==== Supplied data ====

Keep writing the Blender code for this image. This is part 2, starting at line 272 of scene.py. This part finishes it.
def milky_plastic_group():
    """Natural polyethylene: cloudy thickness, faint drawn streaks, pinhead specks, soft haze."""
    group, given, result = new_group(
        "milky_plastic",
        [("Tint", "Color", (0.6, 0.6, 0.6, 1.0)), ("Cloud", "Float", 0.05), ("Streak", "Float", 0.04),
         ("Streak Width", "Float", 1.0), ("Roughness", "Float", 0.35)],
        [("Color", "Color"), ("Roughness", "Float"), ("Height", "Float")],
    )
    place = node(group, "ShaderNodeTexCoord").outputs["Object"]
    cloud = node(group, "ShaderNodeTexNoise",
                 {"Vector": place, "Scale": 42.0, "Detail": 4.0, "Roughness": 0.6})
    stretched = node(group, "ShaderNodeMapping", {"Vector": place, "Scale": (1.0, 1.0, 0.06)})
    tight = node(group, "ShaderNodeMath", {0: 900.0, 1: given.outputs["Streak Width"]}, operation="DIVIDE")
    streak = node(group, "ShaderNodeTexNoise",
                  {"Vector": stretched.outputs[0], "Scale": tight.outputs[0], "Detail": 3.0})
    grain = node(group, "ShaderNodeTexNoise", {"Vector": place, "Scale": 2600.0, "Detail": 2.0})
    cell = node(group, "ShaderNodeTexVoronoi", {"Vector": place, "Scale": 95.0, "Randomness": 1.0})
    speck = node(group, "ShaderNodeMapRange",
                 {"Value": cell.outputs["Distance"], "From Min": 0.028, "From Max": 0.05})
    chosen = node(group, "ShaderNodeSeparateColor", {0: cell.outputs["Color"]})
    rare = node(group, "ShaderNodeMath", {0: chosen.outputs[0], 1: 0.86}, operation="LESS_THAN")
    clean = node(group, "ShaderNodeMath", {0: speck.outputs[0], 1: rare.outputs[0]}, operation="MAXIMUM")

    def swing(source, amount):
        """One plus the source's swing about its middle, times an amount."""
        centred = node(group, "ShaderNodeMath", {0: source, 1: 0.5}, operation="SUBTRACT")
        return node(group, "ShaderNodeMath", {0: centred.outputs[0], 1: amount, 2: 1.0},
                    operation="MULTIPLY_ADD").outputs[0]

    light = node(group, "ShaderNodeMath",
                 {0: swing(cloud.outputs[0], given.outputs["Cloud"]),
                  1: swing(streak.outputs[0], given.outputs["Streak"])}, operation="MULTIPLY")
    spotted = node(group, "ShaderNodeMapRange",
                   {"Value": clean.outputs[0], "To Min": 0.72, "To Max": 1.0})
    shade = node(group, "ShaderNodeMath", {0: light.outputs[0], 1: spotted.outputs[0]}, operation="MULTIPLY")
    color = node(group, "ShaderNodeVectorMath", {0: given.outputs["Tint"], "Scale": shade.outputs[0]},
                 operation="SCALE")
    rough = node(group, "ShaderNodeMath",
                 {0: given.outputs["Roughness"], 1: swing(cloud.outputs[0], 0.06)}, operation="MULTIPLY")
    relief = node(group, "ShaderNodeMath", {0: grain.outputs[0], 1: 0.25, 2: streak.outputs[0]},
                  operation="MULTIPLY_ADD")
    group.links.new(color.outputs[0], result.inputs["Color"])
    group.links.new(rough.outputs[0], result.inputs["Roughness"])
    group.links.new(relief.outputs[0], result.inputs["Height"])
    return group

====

* _Exercise brief_
Type out the full listing again, exactly as given.

* _Answer to this problem_
Keep writing the Blender code for this image. This is part 2, starting at line 272 of scene.py. This part finishes it.
def milky_plastic_group():
    """Natural polyethylene: cloudy thickness, faint drawn streaks, pinhead specks, soft haze."""
    group, given, result = new_group(
        "milky_plastic",
        [("Tint", "Color", (0.6, 0.6, 0.6, 1.0)), ("Cloud", "Float", 0.05), ("Streak", "Float", 0.04),
         ("Streak Width", "Float", 1.0), ("Roughness", "Float", 0.35)],
        [("Color", "Color"), ("Roughness", "Float"), ("Height", "Float")],
    )
    place = node(group, "ShaderNodeTexCoord").outputs["Object"]
    cloud = node(group, "ShaderNodeTexNoise",
                 {"Vector": place, "Scale": 42.0, "Detail": 4.0, "Roughness": 0.6})
    stretched = node(group, "ShaderNodeMapping", {"Vector": place, "Scale": (1.0, 1.0, 0.06)})
    tight = node(group, "ShaderNodeMath", {0: 900.0, 1: given.outputs["Streak Width"]}, operation="DIVIDE")
    streak = node(group, "ShaderNodeTexNoise",
                  {"Vector": stretched.outputs[0], "Scale": tight.outputs[0], "Detail": 3.0})
    grain = node(group, "ShaderNodeTexNoise", {"Vector": place, "Scale": 2600.0, "Detail": 2.0})
    cell = node(group, "ShaderNodeTexVoronoi", {"Vector": place, "Scale": 95.0, "Randomness": 1.0})
    speck = node(group, "ShaderNodeMapRange",
                 {"Value": cell.outputs["Distance"], "From Min": 0.028, "From Max": 0.05})
    chosen = node(group, "ShaderNodeSeparateColor", {0: cell.outputs["Color"]})
    rare = node(group, "ShaderNodeMath", {0: chosen.outputs[0], 1: 0.86}, operation="LESS_THAN")
    clean = node(group, "ShaderNodeMath", {0: speck.outputs[0], 1: rare.outputs[0]}, operation="MAXIMUM")

    def swing(source, amount):
        """One plus the source's swing about its middle, times an amount."""
        centred = node(group, "ShaderNodeMath", {0: source, 1: 0.5}, operation="SUBTRACT")
        return node(group, "ShaderNodeMath", {0: centred.outputs[0], 1: amount, 2: 1.0},
                    operation="MULTIPLY_ADD").outputs[0]

    light = node(group, "ShaderNodeMath",
                 {0: swing(cloud.outputs[0], given.outputs["Cloud"]),
                  1: swing(streak.outputs[0], given.outputs["Streak"])}, operation="MULTIPLY")
    spotted = node(group, "ShaderNodeMapRange",
                   {"Value": clean.outputs[0], "To Min": 0.72, "To Max": 1.0})
    shade = node(group, "ShaderNodeMath", {0: light.outputs[0], 1: spotted.outputs[0]}, operation="MULTIPLY")
    color = node(group, "ShaderNodeVectorMath", {0: given.outputs["Tint"], "Scale": shade.outputs[0]},
                 operation="SCALE")
    rough = node(group, "ShaderNodeMath",
                 {0: given.outputs["Roughness"], 1: swing(cloud.outputs[0], 0.06)}, operation="MULTIPLY")
    relief = node(group, "ShaderNodeMath", {0: grain.outputs[0], 1: 0.25, 2: streak.outputs[0]},
                  operation="MULTIPLY_ADD")
    group.links.new(color.outputs[0], result.inputs["Color"])
    group.links.new(rough.outputs[0], result.inputs["Roughness"])
    group.links.new(relief.outputs[0], result.inputs["Height"])
    return group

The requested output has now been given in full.